Octobre 2018, par Info santé sécu social

Le gouvernement et les syndicats assurent qu’il n’y a plus de besoin de financement à combler. Mais ce présupposé s’appuie sur des prévisions économiques optimistes et une baisse programmée du niveau de vie des retraités relativement aux actifs.

Le gouvernement n’a pas encore dévoilé ses cartes sur la réforme des retraites, mais les esprits s’échauffent déjà du côté des syndicats. La CGT et FO, incapables de rassembler des foules dans la rue, attendent l’étincelle, grâce à ce chantier traditionnellement mobilisateur. Les syndicats réformistes sont dans une position plus constructive, mais tous posent une condition stricte : pas question de toucher à l’âge légal de départ à 62 ans, directement ou indirectement – via une décote temporaire jusqu’à un « âge pivot » à fixer .

L’argument est simple : il n’y a plus de besoin de financement à combler.

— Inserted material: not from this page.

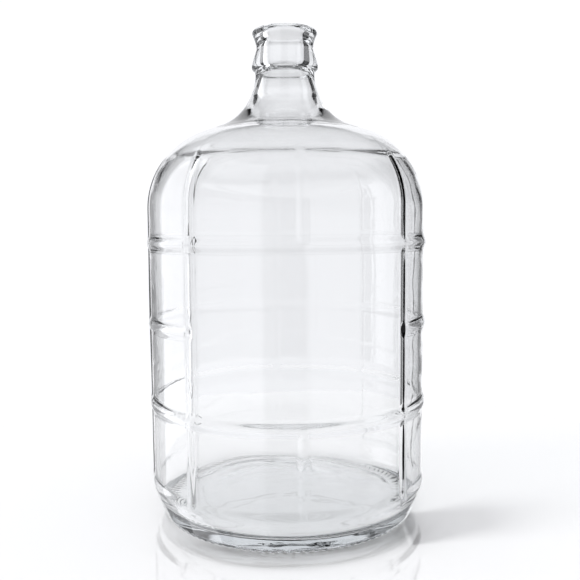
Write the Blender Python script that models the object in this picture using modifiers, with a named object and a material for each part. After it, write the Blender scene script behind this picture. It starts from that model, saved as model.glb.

Le Haut-commissaire aux retraites, Jean-Paul Delevoye ne dit pas autre chose, en soulignant qu’il ne s’agit pas d’une réforme visant à réaliser des économies, mais à assurer davantage d’équité . Et de fait, bâtir un régime universel ne sera pas une mince affaire au vu des différences actuelles, et cette ambition sans précédent doit être saluée.

Le présupposé de départ sur l’équilibre financier présente néanmoins de gros risques. D’abord, parce que les prévisions du Conseil d’orientation des retraites s’appuient sur des hypothèses économiques optimistes – en prévoyant en particulier des gains de productivité très supérieurs à ceux des dix dernières années. Ensuite, elles soulignent que l’équilibre des régimes ne serait obtenu durablement que grâce à une forte baisse du niveau de vie des retraités, comparativement à celui des salariés . Pour une raison simple : la valeur des trimestres cotisés (ou des points accumulés, dans le futur système) est indexée sur les prix, qui progressent moins vite que les salaires.

Cette évolution, déjà enclenchée, est relativement indolore aujourd’hui car les personnes qui partent à la retraite ont de meilleures carrières que leurs aînés. Mais elle n’apparaît guère tenable à long terme. La proportion de retraités sous le seuil de pauvreté, qui a chuté ces trente dernières années, remonterait sensiblement.

Les règles d’indexation en débat
Il faudra donc tôt ou tard revoir ces règles d’indexation. Ce qui changera l’équation financière. Mais pour l’heure, tout le monde fait comme si le problème n’existait pas. Ce non-dit est dangereux. Comme toujours en matière de retraite, il est important d’anticiper les problèmes et de prendre des mesures longtemps à l’avance, afin qu’elles soient plus indolores. Pour avoir trop tardé, la France a dû relever brutalement l’âge légal de départ de 60 à 62 ans, quand les autres Etats européens – qui sont quasiment tous à 65 ans ou plus – planifient ces évolutions sur le long terme. Si la réforme doit viser avant tout l’équité, sa dimension financière ne saurait être occultée. Sauf à se préparer des lendemains difficiles.